Immédiatement au-dessous de mistriss Hemans nous placerons miss Letitia Landon, morte très jeune, et qui, mariée en 1838, s’est éteinte loin de son pays[3], au mois d’octobre de la même année. Femme spirituelle et aimable, dont la destinée a été douloureuse ; imagination peu vigoureuse et peu féconde ; douée d’une sensibilité moins vive et moins touchante que mistriss Hemans, mais habile dans son art, sachant varier et colorer ingénieusement ses tableaux, reproduisant avec talent les effets pittoresques ; amoureuse surtout de la pompe, des descriptions brillantes et de la partie théâtrale de la poésie, elle aurait pu produire des œuvres plus complètes et plus durables, si la société anglaise, dans un de ses accès de pruderie violente, ne l’eût frappée au cœur. Elle semblait se juger elle-même et jeter sur sa vie et son talent inachevés un coup d’œil plein de mélancolie et de justesse, lorsqu’elle écrivit ces vers charmans dont notre traduction reproduira faiblement la grace et le bonheur :

« La vie est faite d’heures misérables. Tout ce dont nous avons désiré la possession rapide, tout ce qui nous a coûté vœux, espérances, efforts ; toutes ces bénédictions si souhaitées, tout cela n’arrive que marqué d’un sceau funeste, avec une réserve douloureuse : Hélas ! nous aurions pu être !…

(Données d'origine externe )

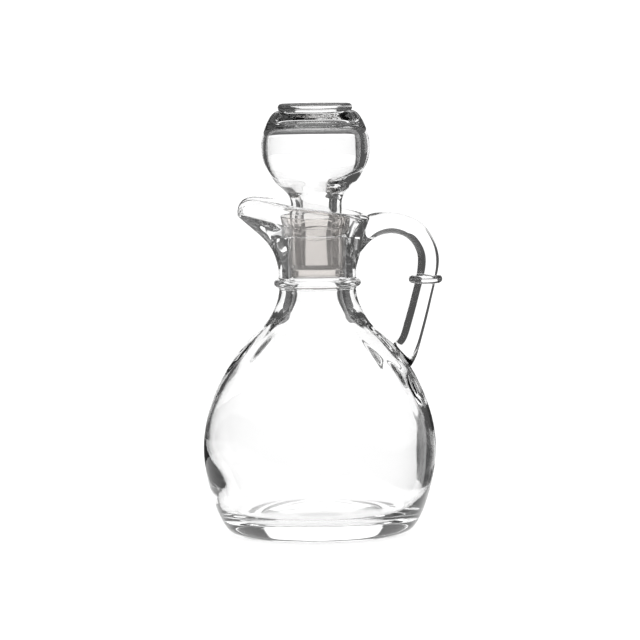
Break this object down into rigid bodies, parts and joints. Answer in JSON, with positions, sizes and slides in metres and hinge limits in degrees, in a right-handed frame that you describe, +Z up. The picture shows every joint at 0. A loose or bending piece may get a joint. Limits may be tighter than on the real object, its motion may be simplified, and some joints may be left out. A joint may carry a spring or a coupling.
{
  "type": "oil and vinegar cruet",
  "caption": "Clear glass cruet: pear body, flared neck with pouring lip, side handle with a collar, hollow ball stopper in a thin plastic sleeve; empty.",
  "frame": {"origin": "middle of the overall footprint, at the level of the standing ring; the turned axis of body, neck and stopper is at x = -1.4 mm", "axes": "+Z up along the turned axis, -X towards the pouring lip, +X towards the handle"},
  "size_m": [0.0833, 0.0804, 0.1491],
  "materials": {
    "clear_glass": "clear polished pressed glass",
    "milky_plastic": "thin translucent milky plastic, satin"
  },
  "bodies": {
    "root": {"glass_body": "clear_glass", "stopper": "clear_glass", "stopper_sleeve": "milky_plastic"}
  },
  "joints": []
}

« Jamais l’avenir ne rend au passé les jeunes croyances qui lui étaient confiées. Sur le marbre pâle qui protégera notre cendre, écrivez ces mots, première et dernière vérité de la vie : Nous aurions pu être[4] ! »

Miss Landon a publié, quelque temps avant sa mort, un roman remarquable, Ethel Churchill. Sa prose est moins élégante que celle de lady Blessington, et moins spirituelle que celle de Mme Gore, les deux reines du roman fashionable ou comme il faut. La Governess de lady Blessington est une de ces délicates et minutieuses peintures qui détaillent curieusement un seul repli des mœurs nationales. La Governess occupe une position exceptionnelle ; c’est mieux que notre institutrice, c’est beaucoup moins que notre femme du monde ; un peu de pédantisme et une nuance bleue s’attachent communément à ce personnage, dont lady Blessington a plutôt caressé les aspects intéressans que saisi les côtés comiques. On trouva quelque talent aussi dans le Diary of a Nun, espèce de voyage en Italie, déguisé sous forme romanesque, dans le Favori de miss Jane Roberts, et même dans les Amis de Fontainebleau, dernier reste du genre historique, aujourd’hui si négligé. Mais il faut le dire, toutes ces créations de femmes, délassemens d’un loisir que la vie anglaise leur rend pénible, manquent d’originale puissance. Il n’y a pas de George Sand en Angleterre. La corolle éclatante et parfumée d’une seule rose reine sur sa tige effacerait toutes ces pâles et blanches roses que la brise balance avec mollesse et qui lui abandonnent un faible et doux encens. C’est Mme Gore qui, pour l’esprit et la finesse de l’observation, l’emporte, selon nous, sur ses rivales. Le Cabinet Minister est rempli de détails comiques et hardis ; le Courtisan de Charles II offre une bonne peinture de l’époque. Elle excelle, en général, à dessiner un caractère, à le nuancer, et à faire saillir ses ridicules sans les outrer. Les souvenirs de la cour de George III et de l’ère brillante qui vit paraître et lutter sur le même théâtre Sheridan, Burke, Fox et Pitt, ont fourni à Mme Gore des romans d’autant plus remarquables qu’ils sont peu romanesques.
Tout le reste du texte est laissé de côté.